Future generations will no doubt draw their own conclusions about our current use of drones. Today, artists are connecting our envisioned drone-futures with the history of technology and continuing older conversations with their new forms and experiments. Sanaz Mazinani, for example, uses images of drones as a technological element of war in her intricate photo collages. “The physical visualization of these drones is that they are majestic and beautiful […] But then I use that to talk about war, in a way. War is something that’s hard to talk about. It’s depressing, it’s sad.”
Isabella Streffen, whose Hawk & Dove traces the history of aerial technology from drones back to zeppelins, the Wright Brothers, and early ballooning, finds greater challenges in the societal discussions about technology than in the technology itself. “I find the discussion and hysteria around drones and their uses the most difficult thing. I find a lot of work being made and the framing of the discourse very patriarchal, and therefore I’m quite dismissive of it. There aren’t many women making work in this field, or at least, getting it shown, but where they are, the work is very challenging to accepted positions.”

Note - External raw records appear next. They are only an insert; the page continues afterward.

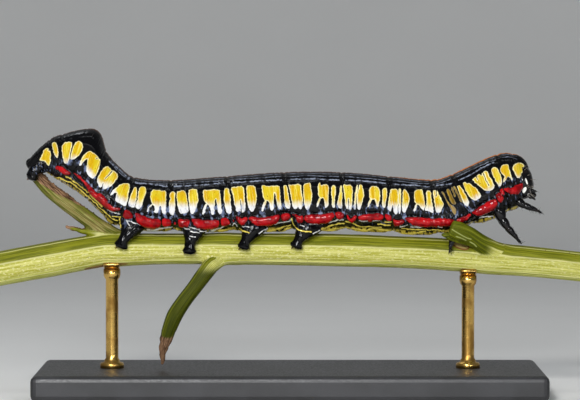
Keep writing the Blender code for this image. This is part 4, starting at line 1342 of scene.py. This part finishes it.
def skin_finish():
    """Glossy black cuticle with yellow and white bars, a red stripe and fine pale lines."""
    look = Finish("larva_cuticle")
    place = look.place()
    spot = look.attribute("body_spot", "Vector")
    angle, bar, red, white_end = map(look.attribute, ("round", "bar", "red", "white_end"))
    fine = look.noise(place, 9.0, 3.0)
    streaks = look.noise(spot, (3.6, 0.7, 1.0), 3.0)
    wisps = look.noise(spot, (4.0, 1.5, 1.0), 2.5)
    threads = look.noise(spot, (11.0, 0.5, 1.0))
    on_bar, on_red = look.ease(bar, -0.3, 0.3), look.ease(red, -0.3, 0.3)

    # Black skin, with bluish highlights painted into its colour low on the side, under the bars and above the
    # red pieces: a painted sheen of glossy wrinkles
    black = look.tones(fine, 0.35, 0.75, (2, 2, 3), (7, 7, 10))
    painted_glint = look.times(look.band(angle, -52, -40, -22, -6), look.ease(wisps, 0.58, 0.66, 0.0, 0.4))
    under_bars = look.times(look.ease(bar, -3.4, -0.6), look.ease(white_end, -0.2, 1.2))
    painted_sheen = look.times(under_bars, look.ease(wisps, 0.53, 0.58, 0.0, 0.6))
    colour = look.mix(look.most(painted_glint, painted_sheen), black, srgb(122, 136, 172))
    # A painted highlight along the fold just above the red pieces
    above_red = look.times(look.band(red, -3.4, -2.0, -1.1, -0.5), look.ease(angle, -44, -34))
    painted_crest_sheen = look.times(above_red, look.ease(wisps, 0.53, 0.64, 0.0, 0.55))
    colour = look.mix(painted_crest_sheen, colour, srgb(140, 150, 178))

    # Yellowish streaks on the belly, the orange stripe on the back and the pinstripes
    belly = look.times(look.ease(angle, -58, -66), look.ease(streaks, 0.42, 0.52, 0.0, 0.9))
    belly = look.times(belly, look.ease(look.attribute("leg"), 0.4, 0.0))
    colour = look.mix(belly, colour, srgb(186, 164, 62))
    to_front = look.ease(look.attribute("place"), 8.6, 10.2, 0.10, 0.85)
    orange = look.times(look.ease(look.attribute("orange"), -0.6, 0.5), to_front)
    colour = look.mix(orange, colour, srgb(226, 128, 10))
    broken = look.ease(streaks, 0.38, 0.55, 0.08, 0.9)
    pinstripe = look.times(look.ease(look.attribute("pinstripe"), -0.45, 0.35), broken)
    colour = look.mix(pinstripe, colour, srgb(138, 146, 164))

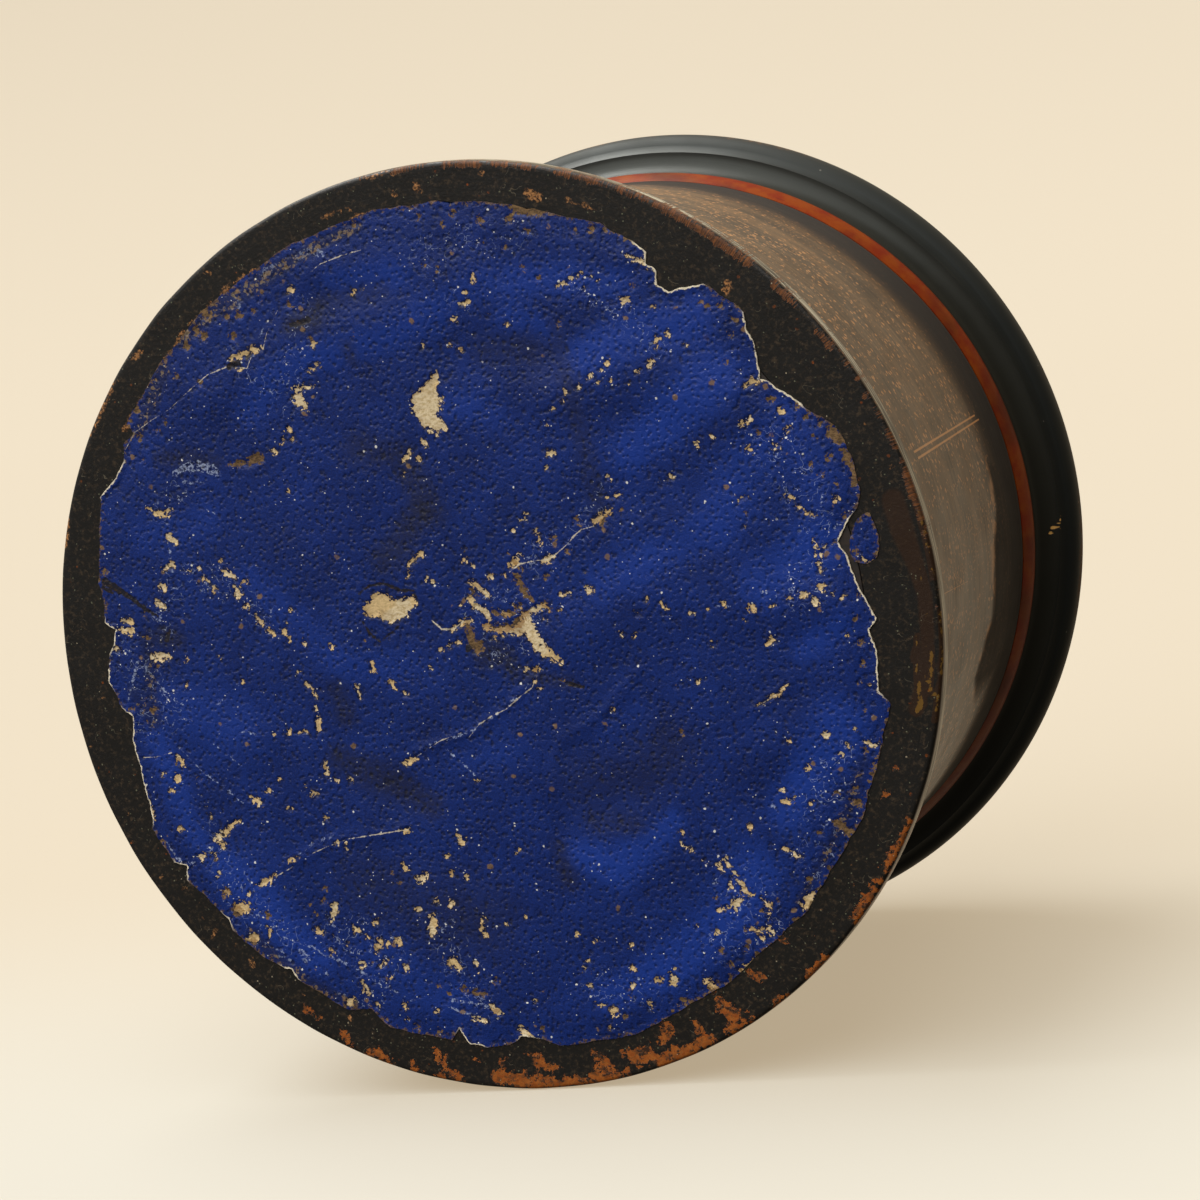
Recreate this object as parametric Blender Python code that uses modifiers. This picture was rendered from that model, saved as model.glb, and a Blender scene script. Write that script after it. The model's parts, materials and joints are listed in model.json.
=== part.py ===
"""Turned wooden string box with a push-fit lid, a string hole and a torn sheet of paper under its foot.

The box stands upright on its underside. Its axis is Z, and the origin is the middle of what it stands on.
All lengths are in metres. Angles round the axis are in degrees, counted from +X towards +Y.
"""

import math

import bpy

# Wall and foot of the case
WALL_RADIUS = 0.0404
WALL_THICKNESS = 0.0035
CASE_HEIGHT = 0.0594
FOOT_COVE_RADIUS = 0.0040
FOOT_LEDGE_WIDTH = 0.0002
FOOT_FILLET_HEIGHT = 0.0022
FOOT_EDGE_ROUND = 0.0004

# Bottom disc, and the paper glued under it
DISC_THICKNESS = 0.0036
DISC_REBATE_WIDTH = 0.0011
PAPER_THICKNESS = 0.0003

# Coloured band in the shoulder of the wall
BAND_HEIGHT = 0.0027
BAND_SEAT_WIDTH = 0.0012
BAND_BULGE = 0.0008
BAND_CREST_DEPTH = 0.0006
BAND_TOP_DEGREES = 60

# Moulded rim of the lid: a hollow, then a roll that starts well under its widest point
LID_FILLET_WIDTH = 0.0005
RIM_COVE_RADIUS = 0.0024
RIM_QUIRK_HEIGHT = 0.0005
RIM_ROLL_RADIUS = 0.0025
ROLL_UNDERCUT_DEGREES = 75

# Top and inside of the lid
DOME_STEP_WIDTH = 0.0009
DOME_STEP_HEIGHT = 0.0008
DOME_RISE = 0.0068
BOSS_MARGIN = 0.0028
BOSS_HEIGHT = 0.0010
SPIGOT_DEPTH = 0.0050
SPIGOT_THICKNESS = 0.0022
CEILING_THICKNESS = 0.0038

# Bush in the string hole
STRING_BORE_RADIUS = 0.0035
EYELET_WALL = 0.0012
EYELET_LIP_WIDTH = 0.0025
EYELET_LIP_HEIGHT = 0.0013
EYELET_EDGE_ROUND = 0.0005

# Gap between pieces that touch
FIT_CLEARANCE = 0.0003

# How finely round shapes are cut
TURN_STEPS = 72
SEAM_MERGE = 0.00001
COVE_STEPS = 4
EDGE_STEPS = 2
BAND_STEPS = 10
ROLL_STEPS = 8
DOME_STEPS = 8
SHARP_ANGLE = math.radians(35)

# Torn outline of the sheet: angle round the axis, and radius as a share of the foot's radius
SHEET_OUTLINE_SHARES = (
    (-180, 0.893), (-178, 0.885), (-176.5, 0.872), (-174.5, 0.866), (-173.5, 0.890), (-171, 0.892),
    (-168, 0.905), (-160, 0.918), (-156, 0.928), (-152.5, 0.905), (-150, 0.900), (-147.5, 0.912),
    (-145.6, 0.900), (-145, 0.928), (-135, 0.925), (-125, 0.926), (-110, 0.924), (-97, 0.925),
    (-88, 0.918), (-78, 0.914), (-65, 0.913), (-60, 0.902), (-57.8, 0.898), (-57.2, 0.874),
    (-55.5, 0.871), (-54.5, 0.847), (-52.5, 0.845), (-51.2, 0.868), (-49, 0.900), (-45, 0.905),
    (-42.5, 0.904), (-41, 0.885), (-38.5, 0.872), (-36, 0.845), (-34.7, 0.830), (-33, 0.845),
    (-30, 0.860), (-27, 0.878), (-24, 0.900), (-21.5, 0.907), (-18.5, 0.904), (-15, 0.892),
    (-12.8, 0.875), (-11.6, 0.850), (-10.4, 0.833), (-9, 0.812), (-6.5, 0.822), (-2, 0.836),
    (0, 0.848), (2.5, 0.862), (4, 0.850), (7, 0.862), (12.5, 0.870), (14, 0.897), (20, 0.892),
    (30, 0.900), (45, 0.900), (60, 0.901), (70, 0.903), (76, 0.914), (80, 0.908), (87, 0.907),
    (89.5, 0.888), (92.5, 0.880), (94.5, 0.900), (98, 0.910), (100.5, 0.905), (102, 0.872),
    (103, 0.904), (112, 0.914), (115.5, 0.888), (118.5, 0.914), (127, 0.910), (128.5, 0.900),
    (133, 0.918), (138.5, 0.920), (140, 0.905), (148, 0.922), (149.6, 0.903), (151, 0.920),
    (156.5, 0.925), (158, 0.910), (163, 0.890), (169, 0.878), (172.5, 0.860), (174, 0.880),
    (178, 0.898),
)

# Outline of the scrap beside the sheet, in the same form
SCRAP_OUTLINE_SHARES = (
    (-11.6, 0.894), (-9.5, 0.900), (-7, 0.896), (-5.5, 0.882), (-4.9, 0.860), (-5.5, 0.838),
    (-7.2, 0.833), (-8.8, 0.838), (-10.2, 0.850), (-11.3, 0.866),
)


# Radii that several pieces share
foot_radius = WALL_RADIUS + FOOT_COVE_RADIUS + FOOT_LEDGE_WIDTH + FOOT_EDGE_ROUND
bore_radius = WALL_RADIUS - WALL_THICKNESS
disc_seat_radius = bore_radius + DISC_REBATE_WIDTH
band_inner_radius = WALL_RADIUS - BAND_SEAT_WIDTH
rim_cove_inner_radius = WALL_RADIUS + LID_FILLET_WIDTH
rim_cove_outer_radius = rim_cove_inner_radius + RIM_COVE_RADIUS
roll_center_radius = rim_cove_outer_radius - RIM_ROLL_RADIUS * math.cos(math.radians(ROLL_UNDERCUT_DEGREES))
spigot_radius = bore_radius - FIT_CLEARANCE
eyelet_radius = STRING_BORE_RADIUS + EYELET_WALL
eyelet_lip_radius = eyelet_radius + EYELET_LIP_WIDTH
boss_radius = eyelet_lip_radius + BOSS_MARGIN
hole_radius = eyelet_radius + FIT_CLEARANCE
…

Sterling Crispin feels a sense of responsibility when working with new technologies, not just to produce art, but to think about the longer-term possibilities for technology and humanity, "like being an R&D lab for humanity. To be experimental and come up with positive things that could be done with the technology. I've been approached by drone startup companies that want to use them for strip mining, surveillance... it's all power, and aggressive monitoring, and stripping the earth of its resources. We don't need those things, we need to cultivate civilization.”
In choosing to work with drones and all of the accompanying difficulties, dangers, and dilemmas, these artists are doing just that. In each shattered propeller, in each programming glitch, and in each new conversation with a viewer who might be captivated, excited, or frightened by drones, there are traces of how this technology will function and be received in the days ahead.